Operazione ‘amnesia’ per Il Gattopardo di Netflix / RECENSIONE

Last Updated: 10 Marzo 2025By Tags: , ,

Cinema

(di Marta Cantarella)

Da un lato un caposaldo della letteratura italiana, dall’altro una delle pellicole più acclamate del secolo scorso e poi, quasi nel ruolo del terzo incomodo, una miniserie a metà tra un’opera di Shonda Rhimes (prolifica autrice delle celebri saghe di Grey’s Anatomy e la più somigliante Bridgerton) ed un dramma corale che sembra tanto in voga nel cinema italiano contemporaneo. Forse, però, è proprio per poter superare un eventuale confronto, per evitare persino di pensarci che il nuovo Gattopardo accessibile sulla piattaforma Netflix è, semplicemente, tutt’altra cosa.
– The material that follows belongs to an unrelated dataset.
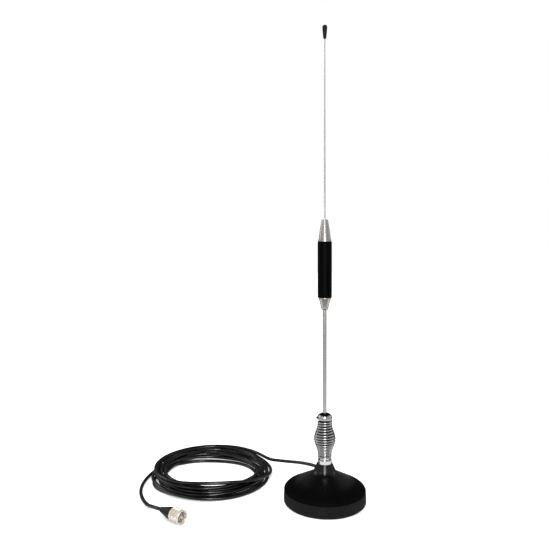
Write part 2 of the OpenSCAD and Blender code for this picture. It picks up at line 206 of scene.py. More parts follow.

Un’operazione commerciale imponente ne ha preceduto l’uscita e gli effetti di un marketing all’apparenza ben congegnato si stanno ancora consumando davanti agli occhi di chi, ad esempio a Milano, tra un’alzata d’occhi ed un controllo ossessivo del cellulare, si imbatte ora nell’occhio languido di Tancredi alla fermata Cairoli della metropolitana e ora nello sguardo penitente di Concetta a quella di Cadorna.

Il risultato sono sei episodi – che impegnano ciascuno poco meno di un giro di orologio – durante i quali è richiesto allo spettatore di dimenticarsi della poetica di Tomasi di Lampedusa, oggi protagonista di una nuova edizione di Feltrinelli con shopper di tela annessa quasi a sfregio dello sfarzo della nobilità borbonica così dettagliatamente tratteggiata nel romanzo. Sforzo altrettanto gravoso è quello che attende gli amanti del film di Visconti, del quale a Palermo si fece un gran parlare durante i mesi delle riprese e rimasto impresso nella memoria collettiva come più fedele rappresentazione del testo originale.

Il Gattopardo. Kim Rossi Stuart as Fabrizio in episode 104 of Il Gattopardo. Cr. Lucia Iuorio/Netflix © 2023

Parlare di riadattamento, di trama rivisitata sarebbe quindi riduttivo per una serie che, in realtà, vuole essere qualcosa di completamente diverso rispetto a ciò che gli affezionati della carta stampata si preparavano ad osservare. Un personaggio marginale quale quello di Concetta, interpretato da una eterea Benedetta Porcaroli, diviene invece la protagonista di un moto di emancipazione femminile, di una ribellione all’egemonia del padre-padrone che, dapprima sussurrata, sfocia in un impeto inarrestabile durante lo scorrere delle puntate.

Poco importa, allora, se il Principe di Salina, appunto, sia stato interpretato da un discreto Kim Rossi Stuart a cui, fascino a parte, manca quell’autorevolezza, mista all’arroganza, mista alla presunzione tipicamente siciliana a cui il personaggio del libro irrimediabilmente rimandava. Deludono invece i bellissimi della serie, Angelica e Tancredi, relegati ad un ruolo in cui, oltre alle indiscutibili qualità estetiche ci si chiede dove siano finiti la purezza e la grazia della prima e l’impavido eroismo del secondo.

Cosa mi è piaciuto? A costo di eccedere nel melenso, ho apprezzato la riuscita dell’operazione nostalgia. Sì, proprio quella. Quel sentimento di profondo attaccamento alla terra di quei siciliani che, vivendo lontani dall’Isola, subiscono la stessa fascinazione di un turista qualunque ma con la differenza di sentire davvero il proprio sguardo catturato ora dalla luce abbagliante del sole mediterraneo, ora da meravigliosi scorci panoramici tra mare e montagna.

Il Gattopardo di Netflix ti riporta a quei colori, a quei sapori, persino a quell’aria di spavalderia ancora oggi così presente nella Sicilia e nei suoi figli, capaci di mischiare il sacro ed il profano, il turpe con il bello così come si farebbe con la mandorla ed il caffè nella più tradizionale delle granite siciliane.